Global mining giant Rio Tinto achieved record profit last year amid a jump in commodity prices. In its annual report, the company said it is “exploring all options” and “reviewing the legal basis” of the decision by the Government of Serbia to halt its lithium and borate project in Jadar area. The statement increased the concern that the company could take the matter to court.
Rio Tinto’s net earnings came in at an all-time high USD 21.09 billion last year or 116% more than in 2020. Like its rivals including Glencore and BHP, the Anglo-Australian company benefited from a strong rally in mining commodities.
Revenue jumped 44% to USD 63.5 billion on a surge in sales of iron ore, aluminum, copper and different minerals and materials such as titanium dioxide. Rio Tinto also counted on a project for lithium and borate mining and processing in Serbia to profit from the expected rise in demand for batteries for electric cars and other forms of power storage, but it was halted in January.
Rio Tinto is ‘disappointed’
The government in Belgrade, under pressure from massive protests over environmental concerns about the proposed underground mine, revoked the spatial plan for the project. Prime Minister Ana Brnabić said Rio Tinto “absolutely didn’t provide enough information” to the authorities and the locals in the affected areas of Jadar and Rađevina in the country’s west. She claimed the Government of Serbia abolished all licenses and decisions with the move.
“We are disappointed by this announcement and are committed to exploring all options and are reviewing the legal basis of the decision and the implications for our activities and people in Serbia,” Rio Tinto said in the annual report, which increased concern in Serbia that it could take the matter to court. It repeated the stance several times throughout the document. The company has allocated USD 2.4 billion for the project in July.
Jadar is Rio Tinto’s first lithium project
First saleable production was expected in 2027 with ramp-up to full production of 58,000 tons of battery-grade lithium carbonate, 160,000 tons of boric acid and 255,000 tons of sodium sulfate per year, the report reads.
Jadar is Rio Tinto’s first lithium project. Since jadarite is a new mineral, the company built a pilot extraction plant at its Bundoora Technical Development Centre in Melbourne, Australia, and claimed the process turned out to be viable. “While the benefits of projects like Jadar are significant and global in enabling the energy transition, we acknowledge the concerns of the local community and have worked hard to mitigate local impacts while maximizing the potential social and economic benefits to Serbia,” it said.

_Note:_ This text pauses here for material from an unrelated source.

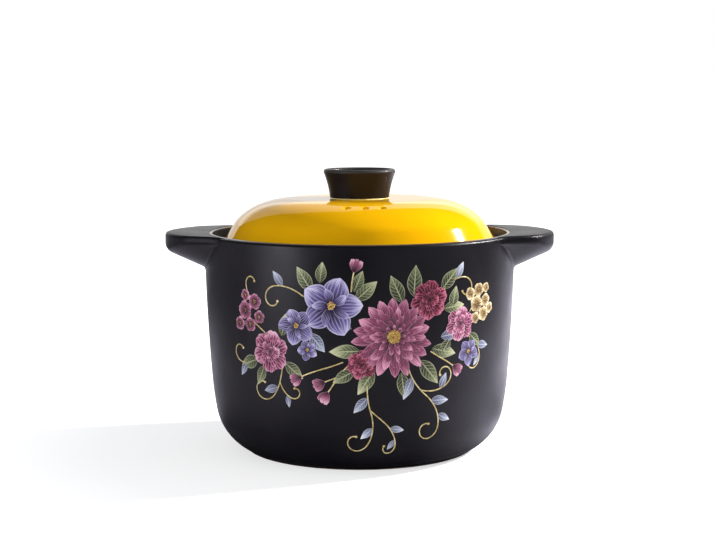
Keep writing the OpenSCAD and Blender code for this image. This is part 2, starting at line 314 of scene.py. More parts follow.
# %% Turn the lid
REST_Z, FLANGE_R, FLANGE_T, FLANGE_W = 155.8, 110.55, 5.0, 7.0
SKIRT_R, SKIRT_T, SKIRT_H = 100.5, 4.0, 7.5
CROWN_Z, LID_T = 192.2, 6.0
CROWN_R, SHOULDER_R, BROW_R = 80.0, 50.0, 22.0
CROWN_SLOPE, SHOULDER_SLOPE, SIDE_SLOPE = 13.6, 44.0, 59.0
FOOT_FILLET = 1.6

drop = (CROWN_R * (1 - cosine(CROWN_SLOPE))
        + SHOULDER_R * (cosine(CROWN_SLOPE) - cosine(SHOULDER_SLOPE))
        + BROW_R * (cosine(SHOULDER_SLOPE) - cosine(SIDE_SLOPE)))
side_foot = (FLANGE_R - FLANGE_W, REST_Z + FLANGE_T)
side_top = (side_foot[0] - (CROWN_Z - drop - side_foot[1]) / tangent(SIDE_SLOPE), CROWN_Z - drop)
brow = plus(side_top, polar(-BROW_R, 90 - SIDE_SLOPE))
shoulder = plus(brow, polar(BROW_R - SHOULDER_R, 90 - SHOULDER_SLOPE))
crown = plus(shoulder, polar(SHOULDER_R - CROWN_R, 90 - CROWN_SLOPE))
side_in = plus(side_foot, polar(-LID_T, 90 - SIDE_SLOPE))
skirt_in = SKIRT_R - SKIRT_T
skirt_top = side_in[1] + (side_in[0] - skirt_in) * tangent(SIDE_SLOPE)
hollow_c = (side_foot[0] + FOOT_FILLET * tangent(SIDE_SLOPE / 2), side_foot[1] + FOOT_FILLET)
lid_outline = (
    [(0, CROWN_Z), (crown[0] * 0.5, CROWN_Z)]
    + arc(crown, CROWN_R, 90, 90 - CROWN_SLOPE, 14)
    + arc(shoulder, SHOULDER_R, 90 - CROWN_SLOPE, 90 - SHOULDER_SLOPE, 20, 1)
    + arc(brow, BROW_R, 90 - SHOULDER_SLOPE, 90 - SIDE_SLOPE, 8, 1)
    + arc(hollow_c, FOOT_FILLET, 270 - SIDE_SLOPE, 270, 6)
    + arc((FLANGE_R - FLANGE_T / 2, REST_Z + FLANGE_T / 2), FLANGE_T / 2, 90, -90, 18)
    + [(SKIRT_R + 0.6, REST_Z), (SKIRT_R, REST_Z - 0.6)]
    + arc((SKIRT_R - SKIRT_T / 2, REST_Z - SKIRT_H + SKIRT_T / 2), SKIRT_T / 2, 0, -180, 14)
    + [(skirt_in, skirt_top - 1), (skirt_in - 0.4, skirt_top + 1)]
    + arc(brow, BROW_R - LID_T, 90 - SIDE_SLOPE, 90 - SHOULDER_SLOPE, 8)
    + arc(shoulder, SHOULDER_R - LID_T, 90 - SHOULDER_SLOPE, 90 - CROWN_SLOPE, 16, 1)
    + arc(crown, CROWN_R - LID_T, 90 - CROWN_SLOPE, 90, 8, 1)
    + [(0, CROWN_Z - LID_T)]
)
lid = turn("lid_dome", lid_outline[::-1], 240)

# %% Cut the steam holes
VENT_R, VENT_PITCH, VENT_BEARING, VENT_HOLE_R, VENT_LIP = 72.0, 13.0, 3.0, 1.6, 2.2
CUT_BELOW, CUT_ABOVE = 14, 4
vent_tilt = asin((VENT_R - shoulder[0]) / SHOULDER_R)
vent_z = shoulder[1] + SHOULDER_R * cos(vent_tilt)
flare_r = VENT_HOLE_R + VENT_LIP
cutter_outline = (
    [(0, -CUT_BELOW), (VENT_HOLE_R, -CUT_BELOW)]
    + arc((flare_r, -VENT_LIP), VENT_LIP, 180, 98, 8)
    + [(flare_r, CUT_ABOVE), (0, CUT_ABOVE)]
)
cutter = turn("vent_cutter", cutter_outline, 28)


def finished_mesh(piece):
    """The mesh that a piece's modifiers make."""
    evaluated = piece.evaluated_get(bpy.context.evaluated_depsgraph_get())
    return bpy.data.meshes.new_from_object(evaluated)


def settle(piece):
    """Applies a piece's modifiers by swapping in the finished mesh."""
    ready = finished_mesh(piece)
    piece.modifiers.clear()
    piece.data = ready
    ready.name = piece.name


cutters = []
for i in (-1, 0, 1):
    bearing = radians(VENT_BEARING - 90) + i * VENT_PITCH / VENT_R
    one = cutter.data.copy()
    one.transform(Matrix.Rotation(bearing, 4, "Z")
                  @ Matrix.Translation((VENT_R * MM, 0, vent_z * MM))
                  @ Matrix.Rotation(vent_tilt, 4, "Y"))
    cutters.append(show(bpy.data.objects.new("vent_cutter", one)))
    cut = lid.modifiers.new("vent", "BOOLEAN")
    cut.operation, cut.solver, cut.object = "DIFFERENCE", "EXACT", cutters[-1]
settle(lid)
lid.data.set_sharp_from_angle(angle=SMOOTH_ANGLE)
for tool in cutters + [cutter]:
    bpy.data.objects.remove(tool)
print("lid_dome", len(lid.data.polygons), "faces; holes at height", round(vent_z, 1), "mm")

# %% [markdown]
# ## The knob
# The knob is a small cup standing on the crown: a waisted side under a rounded lip, with a
# hollow top. It could be turned in one outline with the lid, but it was made and dipped apart,
# and a piece of its own keeps its glaze apart too. Where its foot meets the lid a fine bead of
# glaze shows, and that is a ring with a hollow outside. Its pale cream colour is a painted
# highlight.

# %% Turn the knob
KNOB_TOP, KNOB_LIP_R, KNOB_R = 214.5, 2.0, 27.5
KNOB_FLARE_R, KNOB_LEAN, KNOB_CUP = 80.0, 21.0, 10.0
knob_lip = (KNOB_R - KNOB_LIP_R, KNOB_TOP - KNOB_LIP_R)
flare = plus(knob_lip, polar(KNOB_LIP_R + KNOB_FLARE_R, -KNOB_LEAN))
flare_foot = 180 - arcsine((CROWN_Z - flare[1]) / KNOB_FLARE_R)
cup_edge = knob_lip[0] - KNOB_LIP_R
cup_ball = (cup_edge ** 2 + KNOB_CUP ** 2) / (2 * KNOB_CUP)
cup_start = -degrees(acos(cup_edge / cup_ball))
knob_outline = (
    [(0, CROWN_Z)]
    + arc(flare, KNOB_FLARE_R, flare_foot, 180 - KNOB_LEAN, 28)
    + arc(knob_lip, KNOB_LIP_R, -KNOB_LEAN, 180, 22, 1)
    + arc((0, knob_lip[1] - KNOB_CUP + cup_ball), cup_ball, cup_start, -90, 20, 1)
)
knob = turn("knob_cup", knob_outline, 128)
print("knob_cup", len(knob.data.polygons), "faces")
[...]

Both sides waiting for election outcome
The City of Loznica revoked the local spatial plan already in December. Rio Tinto’s Serbian subsidiary Rio Sava Exploration then said it would suspend its activities and engage in dialogue with the affected population. Government officials were arguing, while they were still backing the project, that the company could sue if it is halted.
Protests continued until the dissolution of the National Assembly of Serbia in mid-February, ahead of the April 3 general election. Kreni-promeni, Association of Environmental Organizations of Serbia (SEOS), Ecological Uprising and other activist groups are demanding a nation-wide ban on lithium and borate mining.

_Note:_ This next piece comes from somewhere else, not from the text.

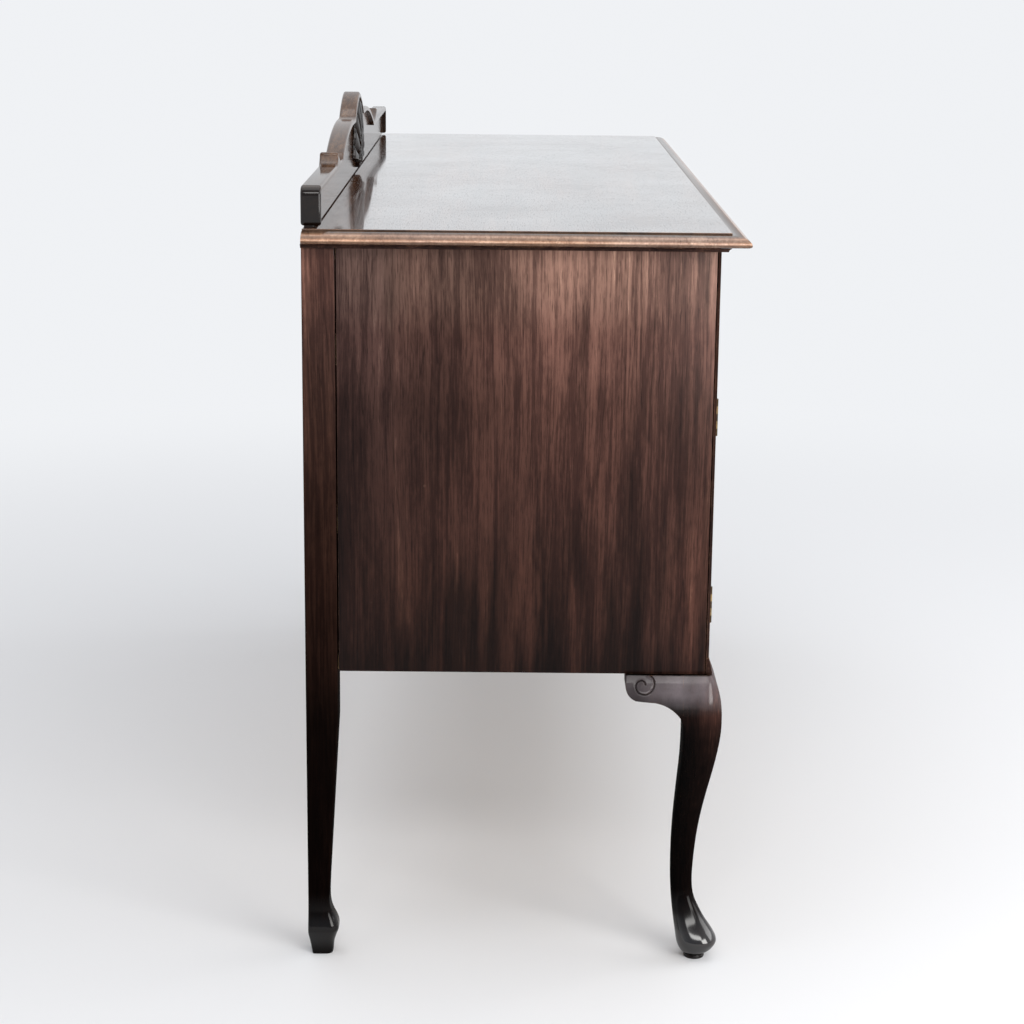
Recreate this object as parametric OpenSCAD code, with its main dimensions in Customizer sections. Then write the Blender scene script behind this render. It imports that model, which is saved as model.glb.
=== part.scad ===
// Sideboard with cabriole front legs, three drawers over two cupboards and two deep drawers.
// Millimetres. The front faces -Y, +X runs along the length, and the floor is at Z = 0.

/* [Carcase] */
// Length of the carcase between its end faces
case_length = 1474; // [1360:1:1600]
// Depth of the carcase from the back of the posts to the front face
case_depth = 500; // [450:1:560]
// Height of the carcase between the legs and the top
case_height = 531; // [500:1:580]
// Height of the legs under the carcase
leg_height = 379; // [340:1:420]
// Width of the opening between the two partitions
centre_bay = 470; // [420:1:520]
// Height of the top row of drawers
top_drawer_height = 110; // [90:1:130]
// Thickness of the end panels
end_thickness = 9; // [6:0.5:12]
// Width of the stiles on the front, and thickness of the partitions
stile_width = 24; // [20:1:30]
// Height of the rail under the top
top_rail_height = 20; // [16:1:28]
// Height of the rails between drawers and cupboards
rail_height = 18; // [14:1:24]
// Height of the rail and the moulding at the bottom of the front
base_height = 21; // [16:1:26]
// Thickness of the bottom board
bottom_thickness = 18; // [12:1:20]
// Thickness of the shelves
shelf_thickness = 16; // [12:1:20]

/* [Top] */
// Thickness of the top board
top_thickness = 18; // [16:1:24]
// How far the moulded edge stands out from the carcase
top_overhang = 33; // [28:1:40]
// Width of the moulded edge outside its fillet
mould_width = 22; // [16:1:24]
// Height of the fillet at the top of the moulded edge
mould_fillet = 2; // [1.5:0.5:6]
// Height of the bed moulding under the top
bed_height = 5; // [4:0.5:10]
// Projection of the bed moulding
bed_projection = 11; // [8:0.5:14]
// How far the top board stops short of the back of the posts
back_reveal = 2.5; // [2:0.5:5]

/* [Gallery] */
// Thickness of the gallery board
gallery_thickness = 24.5; // [20:0.5:28]
// Width of the raised rim round the gallery's face
gallery_rim = 7; // [5:0.5:9]
// Depth of the gallery's face behind its rim
gallery_recess = 6; // [3:0.5:8]
// Height of the low run of the gallery
gallery_low = 49.5; // [35:0.5:55]
// Height of the small scroll on the low run
gallery_scroll = 64.5; // [62:0.5:72]
// Height of the ledge beside the arch
gallery_ledge = 86; // [78:1:95]
// Height of the centre arch
gallery_height = 117; // [105:1:130]
// Half width of the centre arch
arch_half = 94; // [80:1:110]
// Distance from the centre to the end of the ledge
ledge_half = 155; // [130:1:180]
// Distance from the centre to the foot of the riser
riser_half = 352; // [320:1:370]
// Flat run between the riser and the small scroll
scroll_gap = 26; // [10:1:40]
// Length of the small scroll
scroll_length = 93; // [70:1:120]
// Radius of the small scroll's crest
scroll_tip = 4; // [3:0.5:5]
// Radius of the top corners of the gallery
gallery_corner = 12; // [6:1:20]
// Thickness of the carved ornament
carving_thickness = 10; // [6:1:14]
// Radius of the carved shell
shell_radius = 94; // [70:1:96]

/* [Legs] */
// Size of the rear posts
post_size = 40; // [36:1:46]
// Depth of the front leg's inner face behind the carcase face
leg_inner = 34; // [30:1:40]
// Length of the knee blocks beside the front legs
knee_block_length = 69; // [55:1:80]
// Height of the knee blocks at the scroll
knee_block_height = 33; // [28:1:42]
// Height of the knee blocks where they meet the leg
knee_block_drop = 53; // [48:1:58]
// Thickness of the knee blocks behind the carcase face
knee_block_thickness = 24; // [18:1:30]

/* [Drawers] */
// Gap around drawer fronts and doors
front_gap = 1.5; // [1:0.1:2.5]
// Thickness of drawer fronts and doors
front_thickness = 20; // [18:0.5:24]
// Thickness of the drawer sides and backs
side_thickness = 10; // [7:0.5:12]
// Thickness of the drawer bottoms
drawer_bottom = 5; // [4:0.5:8]
// Running clearance under the drawer sides
drawer_lift = 0.3; // [0.2:0.05:0.6]
// Width of the cock bead seen from the front
bead_width = 3; // [2:0.25:4]
// Projection of the cock bead
bead_projection = 1.5; // [1:0.25:2.5]
// Width of the drawer runners
runner_width = 20; // [16:1:30]
// Depth of the front rails
rail_depth = 45; // [35:1:60]

/* [Handles] */
// Distance between the two posts of a bail handle
post_pitch = 64; // [56:1:80]
// Distance of the bail's axis from the drawer front
bail_standoff = 13; // [11:0.5:15]
// Radius of the bail
bail_radius = 2.5; // [2:0.1:3]
// Drop of the bail below its axis
bail_drop = 28; // [26:1:34]
// Distance of the centre drawers' handles from the middle
handle_spread = 118; // [90:1:140]
// Thickness of the handle plates
plate_thickness = 1.5; // [1:0.1:2]
// Height of the plate's shoulders above the bail's axis
plate_rise = 20; // [17:0.5:22]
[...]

Environmentalists are demanding a law that would ban all lithium and borate mining in Serbia
They argue the measure must be passed in parliament and that the decisions and licenses concerning Rio Tinto and several different exploration firms must be annulled through the proper procedure. Otherwise, in their view, there is a risk of lawsuits.
The Serbian media obtained a document from a July meeting of Rio Tinto’s representatives with European Union officials in which the company said it expected to start developing the mining site after the elections.